The Dead’s marketing team must have had a commercial motive for such a brutal intrusion into the Dead fan’s hippy dream life of endless bootleg heaven. The miserable tightwad breadhead bastards.
Jaygee says
@Vulpes-Vulpes
Bummer
Kid Dynamite says
I’m sure @vulpes-vulpes already knows this, but there are ways around this kind of thing. I use Black Hole (on a Mac) to capture whatever audio is playing and send it to Garageband to produce an AIFF file, which I can then safely file away and probably never listen to. It’s the modern taping off the radio.
Vulpes Vulpes says
@kid-dynamite
Yes indeed, and on a PC it’s easy to do the same (i.e. equivalent) thing using Audacity. With the Dead shows the irritation is that the streams are only MP3s (IIRC they are 128 ones) while the original source files are lossless of one sort or another.
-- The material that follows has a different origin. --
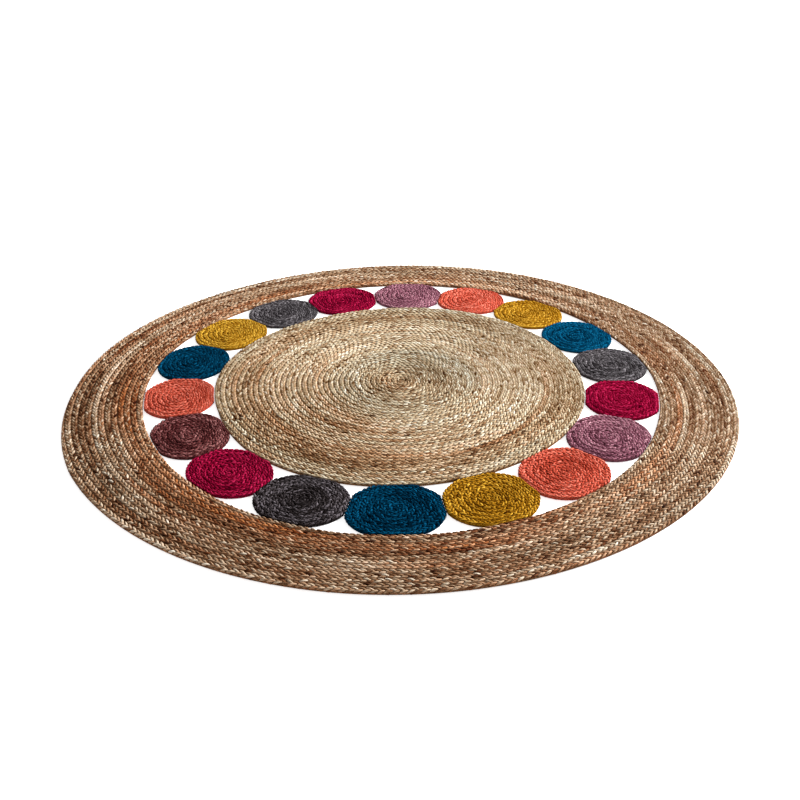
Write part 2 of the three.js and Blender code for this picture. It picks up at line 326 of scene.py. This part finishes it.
def lay_plait(coil, place, hollow=False, pitch=STITCH_PITCH, relief=1.0):
    turn, length = length_along(coil, place)
    count = int(length[-1] / (pitch / 2)) - 1
    index = np.arange(count)
    middle = (index + 1) * pitch / 2
    side = np.where(index % 2 == 0, 1.0, -1.0)
    at_turn = np.interp(middle, length, turn)
    under = ((side > 0) & (at_turn > coil.turns - 1)) | (hollow & (side < 0) & (at_turn < 1))
    furthest = np.where(under, BRAID_HALF, 2 * BRAID_HALF)
    index = np.concatenate([index, index[under]])
    below = np.arange(len(index)) >= count
    order = np.lexsort((below, index))
    index, below = index[order], below[order]
    size = random.normal(1, UNEVEN_SIZE, count).clip(*SIZE_RANGE)[index]
    shift = random.normal(0, UNEVEN_SHIFT, count)[index]
    lift = random.normal(0, UNEVEN_LIFT, count).clip(*LIFT_RANGE)[index]
    skew = random.normal(0, UNEVEN_SKEW, count)[index]
    px, py, pz = (stitch_points[None, :, k] for k in range(3))
    along = px * size[:, None] * pitch / STITCH_PITCH
    across = py * (2 - size[:, None]) + px * skew[:, None]
    across = np.minimum(across, furthest[index][:, None])
    height = CREST - (CREST - pz) * relief + lift[:, None]
    at_edge = stitch_points[stitch_points[:, 1].argmax(), 0]
    along = np.where(below[:, None], 2 * at_edge + pitch / 2 - along, along)
    height = np.where(below[:, None], BRAID_THICKNESS - height, height)
    spot = middle[index][:, None] + shift[:, None] + along
    on_turn = np.interp(spot, length, turn)
    inner, outer = coil.inner(on_turn), coil.outer(on_turn)
    share = ((outer - inner) / coil.pitch).clip(0, 1)
    across = across * side[index][:, None]
    radius = (inner + outer) / 2 + across * (outer - inner) / 2 / BRAID_HALF
    x, y = place(radius, coil.angle(on_turn))
    thinned = THIN_END + (1 - THIN_END) * share
    height = BRAID_THICKNESS / 2 + (height - BRAID_THICKNESS / 2) * thinned
    return SimpleNamespace(points=np.stack([x, y, height], -1), index=index, count=count,
                           turn=at_turn[index], angle=coil.angle(at_turn[index]),
                           flipped=side[index] < 0)


ring_plait = lay_plait(ring_coil, on_ring, hollow=True)
disc_plait = lay_plait(disc_coil, on_disc, relief=0.85)
for m in medallions:
    m.plait = lay_plait(m.coil, m.place, pitch=DYED_STITCH_PITCH, relief=0.7)
for name, plait in (("ring", ring_plait), ("disc", disc_plait), ("lilac", medallions[0].plait)):
    round_edge = len(plait.index) - plait.count
    print(name, "braid:", plait.count, "stitches,", round_edge, "go on round the edge")

# %% [markdown]
# ## Fibre colour
# Jute is never one colour: each strand is spun from bundles that change every hand's length,
# and single dark or bleached bits of bark are caught in it. Paint could be splashed over the
# rug by a noise in space, but then the patches would cross from braid to braid. So each
# stitch is given two numbers, a tone and a warmth, that run along its own strand, and a
# slower drift is shared by all three strands, as the batch of jute changes. Negative warmth
# is greyer jute. Each natural coil is also painted greyer on the side towards the key lamp,
# as a painted sheen.

# %% Numbers that drift along the strands, or follow a list of bands
def strand_drift(count, run, strands=3):
    steps = random.normal(size=(strands, count // strands + run + 3))
    window = np.hanning(run + 2)[1:-1]
    window /= np.sqrt((window ** 2).sum())
    drift = np.array([np.convolve(row, window, "valid") for row in steps])
    stitches = np.arange(count)
    return drift[stitches % strands, stitches // strands]


def banded(where, bands):
    return np.interp(where, [b[0] for b in bands], [b[1] for b in bands])


print("half way between two bands:", banded(0.5, [(0, 0.2), (1, 0.6)]))

# %% The tone and warmth of every stitch
BATCH_RUN, HUE_RUN = 90, 60            # stitches after which the jute of all strands changes
STRAND_RUN, STRAND_HUE_RUN = 9, 16     # stitches of one strand after which its bundle changes
STRAND_DRIFT, STITCH_HUE = 0.07, 0.05
FLECKS, FLECK_DEPTH = 0.045, 0.28      # the share of dark stitches, where bark is caught
PALE, PALE_LIFT = 0.01, 0.15           # the share of bleached stitches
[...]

Luckily, I got tipped off to the existence of these recordings when I strolled into a hippy shop on a Canary Island one day to the sound of a stellar performance of ‘Sugar Magnolia’. As the song ended and morphed into ‘Cryptical Envelopment’ or whatever it was next, it became obvious that I was listening to a live Dead recording that was completely new to me. I asked the long haired chappy at the till what the music was that he was playing, and he brought a huge folder full of CD-Rs out from under the desk, filled with Dead and other desirable recordings and explained that he’d downloaded them all from the Archive. On returning to Blighty I promply plundered the Archive comprehensively, just in time to avoid the breadhead intervention – the recordings on the Archive are all star-rated for quality, so I took loads of the best five star SBDs. I think I’ve got at least 30 or 40 of their best shows that way, not all of which have subsequently been ‘picked’, by Dick or anyone else, for commercial release.